EXERCISE OBJECTIVE |
Find and return each line containing "neck".

DATASET EXCERPT |

****************

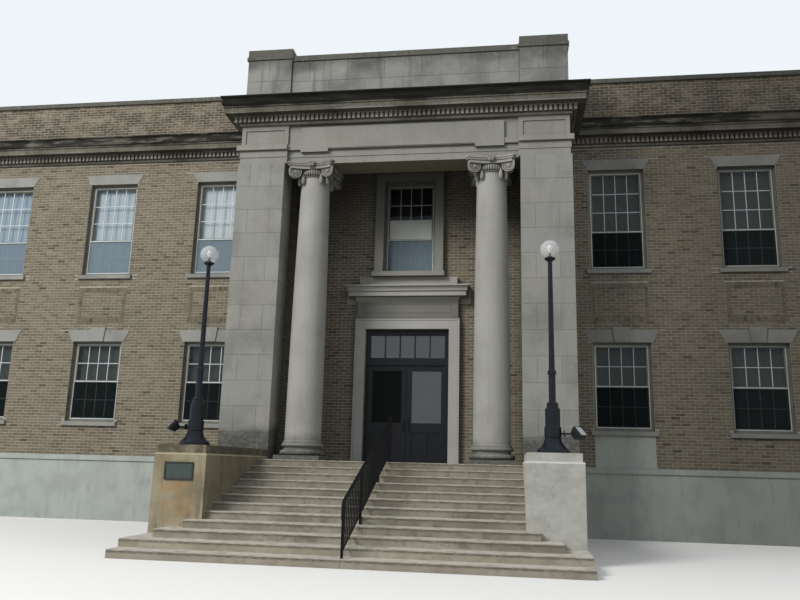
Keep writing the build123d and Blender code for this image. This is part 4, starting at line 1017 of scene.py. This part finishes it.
# Two courses of blocks round the attic, standing on the cornice
shape = Shape()
for node in ("attic_pedestals", "attic_walls"):
    for low, high in solid_boxes(node):
        long_x = high[0] - low[0] > high[1] - low[1] or node == "attic_pedestals"
        start, end = (low[0], high[0]) if long_x else (low[1], high[1])
        count = max(1, round((end - start) / attic_block))
        step = (end - start) / count
        for row, z in enumerate(courses(low[2], high[2], attic_course)):
            odd = row % 2
            cuts = (start, *(start + step * (index + odd / 2) for index in range(1 - odd, count)), end)
            for first, second in zip(cuts, cuts[1:]):
                run = (first + stone_joint / 2, second - stone_joint / 2)
                if long_x:
                    shape.block(run, (low[1], high[1]), z)
                else:
                    shape.block((low[0], high[0]), run, z)
        shape.core(low, high)
made = shape.piece("attic_blocks", attic_stone, "limestone", bevel=0.003)
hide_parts("attic_pedestals", "attic_walls")


# A bead over the door surround, a fillet on the crown and a panel's outline between them
shape = Shape()
foot = door_high[2]
half = hood_frieze_half + hood_strip
shape.box(front, (-half, half), (foot, foot + hood_bead), (2 * brick_proud, hood_frieze_out + 0.02))
half = hood_high[0] - hood_lip + hood_fillet
reach = -hood_low[1] - hood_lip + hood_fillet
shape.box(front, (-half, half), hood_fillet_levels, (2 * brick_proud, reach))
shape.border(front, *hood_panel, hood_strip, (hood_frieze_out - 0.001, hood_frieze_out + 0.007))
shape.piece("hood_mouldings", hood_stone, "limestone", bevel=0.003)


# Carving of the capitals: beads, an egg row, flowers on the abacus and husks beside the shaft

shape = Shape()
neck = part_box("column_capitals")[0][2] + volute_overhang
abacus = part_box("column_capitals")[1][2]
egg = [(0.001, -0.07), (0.014, -0.06), (0.025, -0.025), (0.027, 0.02), (0.018, 0.056), (0.001, 0.064)]
bead = [(0.001, -0.017), (0.014, -0.01), (0.018, 0.0), (0.014, 0.01), (0.001, 0.017)]
husk = [(0.001, -0.235), (0.02, -0.225), (0.044, -0.17), (0.046, -0.1)]
husk += [(0.032, -0.03), (0.02, 0.02), (0.001, 0.03)]
petal_places = ((0, -0.04), (-0.055, -0.035), (0.055, -0.035), (-0.03, -0.075), (0.03, -0.075))
petal = [(0.001, -0.05), (0.026, -0.035), (0.034, 0.0), (0.026, 0.035), (0.001, 0.05)]
for side in (-1, 1):
    axis = Vector((side * column_place[0], column_place[1], 0))

    def around(angle, radius, level):
        turn = math.radians(angle)
        return axis + Vector((radius * math.sin(turn), -radius * math.cos(turn), level))

    for count in range(40):
        shape.spun(around(9 * count, bead_ring_radius, neck + 0.017), bead, 8)
    for face in range(0, 360, 90):
        for step in range(-3, 4):
            shape.spun(around(face + 8.5 * step, echinus_radius - 0.008, neck + 0.1), egg, 10)
        for step in (-1, 1):
            shape.spun(around(face + 33 * step, shaft_radius + 0.055, neck + 0.06), husk, 12)
        for across, level in petal_places:
            turn = math.degrees(math.atan2(across, flower_radius))
            shape.spun(around(face + turn, flower_radius, abacus + level), petal, 10)
shape.piece("capital_carving", capital_stone, "limestone", smooth=True)


# Plaque and lamps

# A bare sheet in a border, on the front of the left cheek wall
wall = Wall((0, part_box("cheek_walls")[0][1], 0), (1, 0, 0), (0, -1, 0))
border, sheet = Shape(), Shape()
border.border(wall, *plaque_span, plaque_edge, (0, 0.022))
border.piece("plaque_border", bronze_dark, "post_iron", bevel=0.004)
inner = [(start + plaque_edge, end - plaque_edge) for start, end in plaque_span]
sheet.box(wall, *inner, (0, 0.012))
sheet.piece("plaque_sheet", bronze, "post_iron")


# A lens in the mouth of each floodlight
shape = Shape()
for side in (-1, 1):
    aim = Vector((side * flood_aim[0], flood_aim[1], flood_aim[2])).normalized()
    across = Vector((0, 0, 1)).cross(aim).normalized()
    rise = aim.cross(across)
    middle = Vector((side * (lamp_place[0] + flood_reach), lamp_place[1], flood_level))
    middle += aim * flood_depth
    corners = [
        middle + aim * reach + across * u * lens_half[0] + rise * v * lens_half[1]
        for reach in (-0.0105, -0.003)
        for u, v in ((-1, -1), (1, -1), (1, 1), (-1, 1))
    ]
    shape.add(corners, box_faces)
shape.piece("flood_lenses", lens_glass, "lamp_housing")


# A bulb in its holder in each globe
glass, cap = Shape(), Shape()
holder = [(0.0005, -0.004), (0.042, 0.0), (0.042, 0.03), (0.022, 0.034), (0.022, 0.085), (0.0005, 0.086)]
bulb = [(0.0005, 0.084), (0.018, 0.085), (0.022, 0.11), (0.040, 0.15)]
bulb += [(0.044, 0.18), (0.036, 0.212), (0.018, 0.23), (0.0005, 0.234)]
for low, high in solid_boxes("lamp_globes"):
    middle = (Vector(low) + Vector(high)) / 2
    foot = Vector((middle.x, middle.y, low[2]))
    cap.spun(foot, holder)
    glass.spun(foot, bulb)
glass.piece("lamp_bulbs", bulb_white, "globe_glass", smooth=True)
cap.piece("lamp_holders", housing_paint, "lamp_housing")


# Camera, light and floor

# The photograph's viewpoint: place, pitch up, turn to the left, roll and lens
place = Vector((2.374, -17.274, 1.432))
pitch, yaw, roll = (math.radians(angle) for angle in (12.209, 8.470, 1.457))
data = bpy.data.cameras.new("camera")
data.lens = 34.237
data.sensor_width = 36
data.clip_end = 500
made = in_scene("camera", data)
forward = Vector((-math.sin(yaw) * math.cos(pitch), math.cos(yaw) * math.cos(pitch), math.sin(pitch)))
side = Vector((math.cos(yaw), math.sin(yaw), 0))
up = side.cross(forward)
right_axis = side * math.cos(roll) + up * math.sin(roll)
up_axis = up * math.cos(roll) - side * math.sin(roll)
turn = Matrix((right_axis, up_axis, -forward)).transposed()
made.matrix_world = Matrix.Translation(place) @ turn.to_4x4()
bpy.context.scene.camera = made


def soft_lamp(name, kind, place, target, colour, **settings):
    """A soft light of a kind at a place, turned to a target."""
    data = bpy.data.lights.new(name, kind)
    data.color = colour
    for key, value in settings.items():
        setattr(data, key, value)
    made = in_scene(name, data)
    made.visible_glossy = False
    made.location = place
    made.rotation_euler = (Vector(target) - Vector(place)).to_track_quat("-Z", "Y").to_euler()


soft_lamp("key_light", "AREA", (-22, -28, 26), (-5, 0, 4), (1.0, 0.985, 0.96), size=14, energy=14600)
soft_lamp("fill_light", "SUN", (26, 22, 24), (0, 0, 0), (1.0, 0.99, 0.98), angle=math.radians(50), energy=1.3)


def shown_rays(tree):
    """One for what the camera sees, in the open, in gloss or through glass."""
    rays = add_node(tree, "ShaderNodeLightPath").outputs
    total = rays["Is Camera Ray"]
    for name in ("Is Glossy Ray", "Is Transmission Ray"):
        total = add_node(tree, "ShaderNodeMath", {0: total, 1: rays[name]}, operation="MAXIMUM").outputs[0]
    return total


# A floor that is pale to the camera and darker in the light that it throws back
data = bpy.data.meshes.new("floor")
size = 260
corners = [(-size, -size, 0), (size, -size, 0), (size, size, 0), (-size, size, 0)]
data.from_pydata(corners, [], [(0, 1, 2, 3)])
made = in_scene("floor", data)
made.location.z = -0.002
finish = Finish("floor_pale", 0.9)
pale = finish.mix((0.72, 0.72, 0.71, 1), (0.70, 0.70, 0.69, 1), finish.noise(0.6))
seen = finish.mix((0.24, 0.24, 0.23, 1), pale, shown_rays(finish.tree))
feed(finish.shader.inputs["Base Color"], seen)
data.materials.append(finish.material)


# Even sky light, and a pale sky behind the building
made = bpy.data.worlds.new("studio")
bpy.context.scene.world = made
made.use_nodes = True
tree = made.node_tree
light = tree.nodes["Background"]
light.inputs["Color"].default_value = (0.95, 0.98, 1.0, 1)
light.inputs["Strength"].default_value = 0.62
shown = add_node(tree, "ShaderNodeBackground", {"Color": (0.86, 0.91, 0.95, 1), "Strength": 1.0})
blend = {0: shown_rays(tree), 1: light.outputs[0], 2: shown.outputs[0]}
feed(tree.nodes["World Output"].inputs[0], add_node(tree, "ShaderNodeMixShader", blend).outputs[0])
bpy.context.scene.view_settings.view_transform = "Standard"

****************

RESULT |
neck = part_box("column_capitals")[0][2] + volute_overhang
        shape.spun(around(9 * count, bead_ring_radius, neck + 0.017), bead, 8)
            shape.spun(around(face + 8.5 * step, echinus_radius - 0.008, neck + 0.1), egg, 10)
            shape.spun(around(face + 33 * step, shaft_radius + 0.055, neck + 0.06), husk, 12)